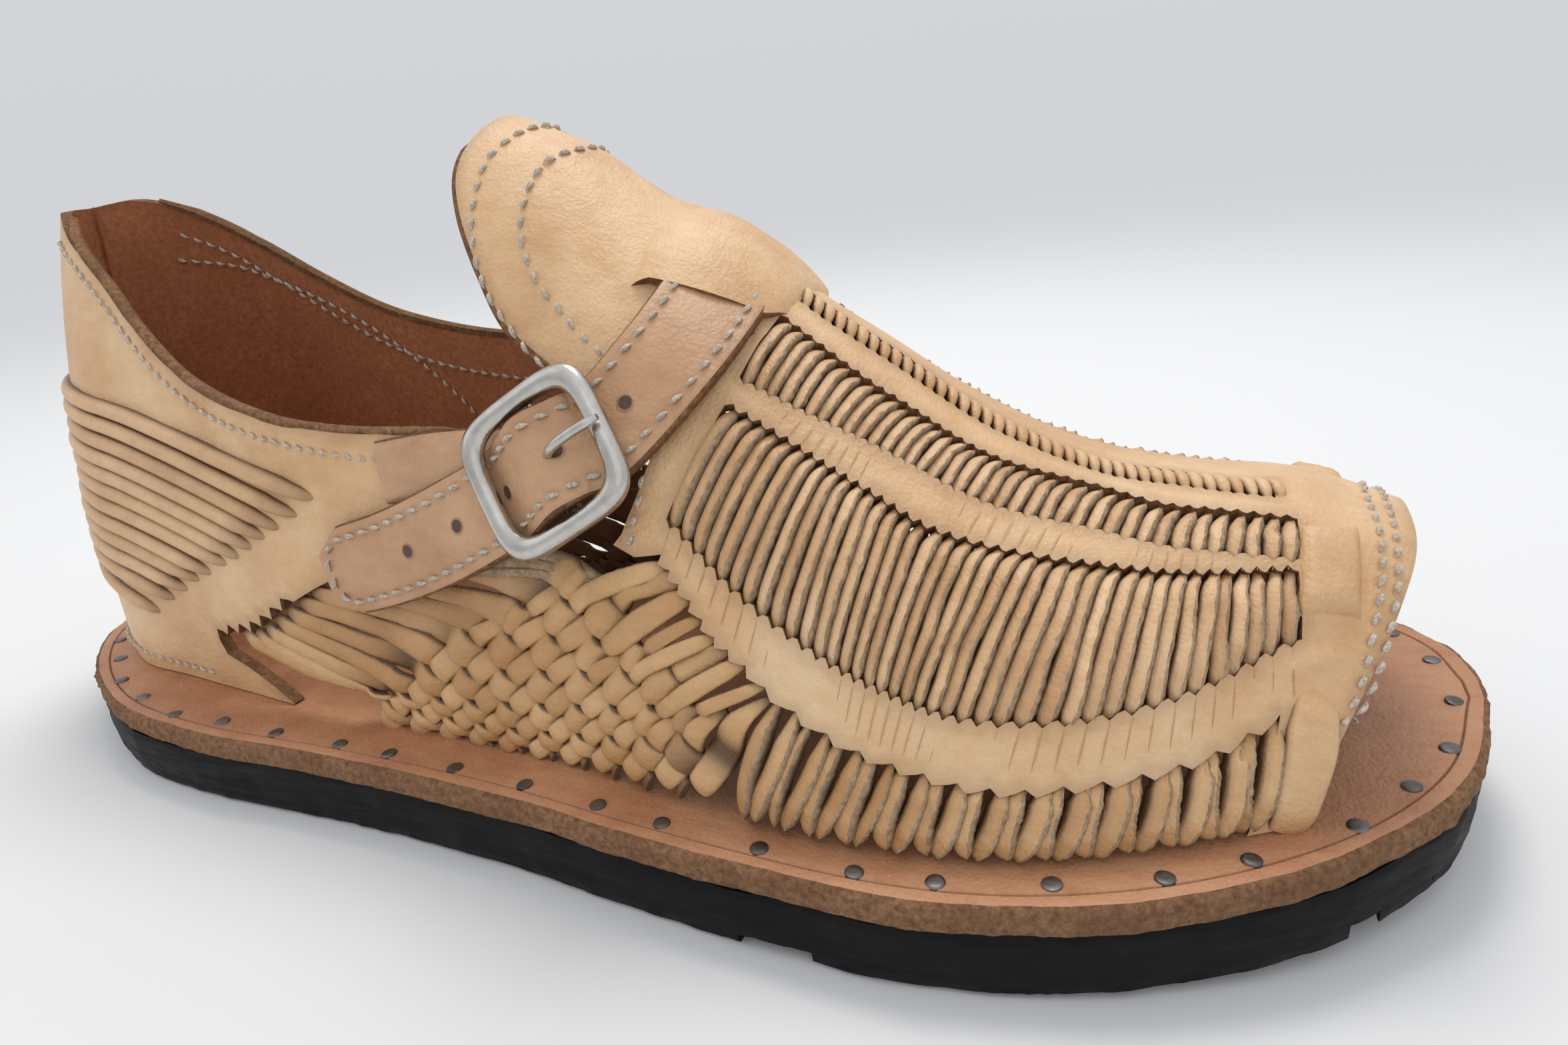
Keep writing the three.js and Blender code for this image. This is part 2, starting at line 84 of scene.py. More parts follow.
# Side view of the upper's rim, as in the solids: collar, front corner, weave's rim, tongue, mouth.
COLLAR_RUN = [
    (-20, 110), (10, 111.5), (24, 114), (45, 103), (60, 92), (76, 83), (97, 77.5), (118, 75.5), (140, 75.5),
]
FRONT_CORNER_RUN = [(146, 74), (147, 71), (139, 61), (125, 51)]
WEAVE_RIM_RUN = [(128, 49), (143, 53.5), (157, 57.5), (169, 56.5)]
TONGUE_RUN = [
    (174, 62), (177.5, 70), (178, 75.5), (170, 80), (159.5, 85), (151, 91.5), (145, 99.5), (139, 109),
    (136.5, 116), (138, 124),
]
RIM_TILT = 0.11
MOUTH_RUN = [(269, 12), (271.5, 20), (273.5, 29), (276.5, 37), (280, 45), (283, 52), (284, 60)]

# Rows of folded strips across the vamp: back to front, the ends of some of its strips on the upper
# and lower edge, in the side view (x, z).
WIDE_ROW = table(
    "strip top_x top_z foot_x foot_z",
    [
        (0, 189.3, 74.7, 182.9, 60),
        (5, 199.7, 68.9, 193.3, 51.7),
        (11, 210.5, 62.7, 206.9, 43.6),
        (16, 220.1, 57.4, 215.9, 39.5),
        (22, 233.3, 53.6, 227, 36.2),
        (27, 244.5, 51.6, 240.5, 35.7),
        (32, 254.8, 50.7, 253.7, 37.9),
        (38, 266.5, 50.4, 267.3, 43.2),
    ],
)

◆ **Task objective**
Please print exactly what appears from the first line of the data through the line with "52), (284, 60)]", including both of those lines and nothing past them.

◆ **Response for this exercise**
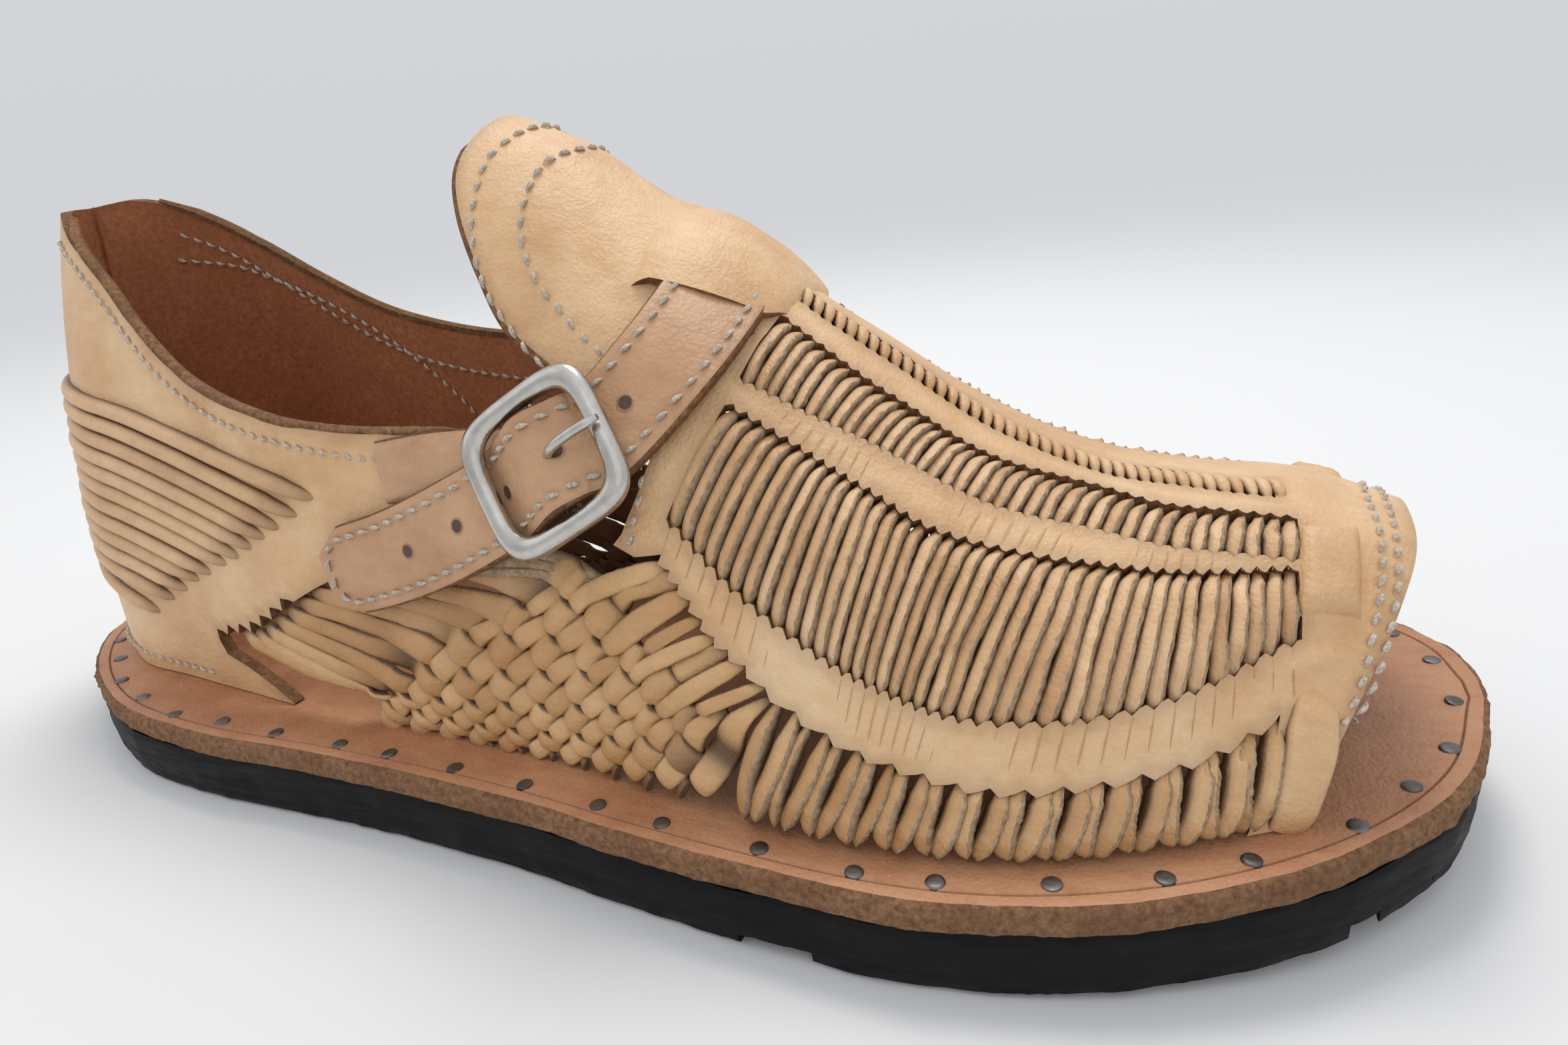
Keep writing the three.js and Blender code for this image. This is part 2, starting at line 84 of scene.py. More parts follow.
# Side view of the upper's rim, as in the solids: collar, front corner, weave's rim, tongue, mouth.
COLLAR_RUN = [
    (-20, 110), (10, 111.5), (24, 114), (45, 103), (60, 92), (76, 83), (97, 77.5), (118, 75.5), (140, 75.5),
]
FRONT_CORNER_RUN = [(146, 74), (147, 71), (139, 61), (125, 51)]
WEAVE_RIM_RUN = [(128, 49), (143, 53.5), (157, 57.5), (169, 56.5)]
TONGUE_RUN = [
    (174, 62), (177.5, 70), (178, 75.5), (170, 80), (159.5, 85), (151, 91.5), (145, 99.5), (139, 109),
    (136.5, 116), (138, 124),
]
RIM_TILT = 0.11
MOUTH_RUN = [(269, 12), (271.5, 20), (273.5, 29), (276.5, 37), (280, 45), (283, 52), (284, 60)]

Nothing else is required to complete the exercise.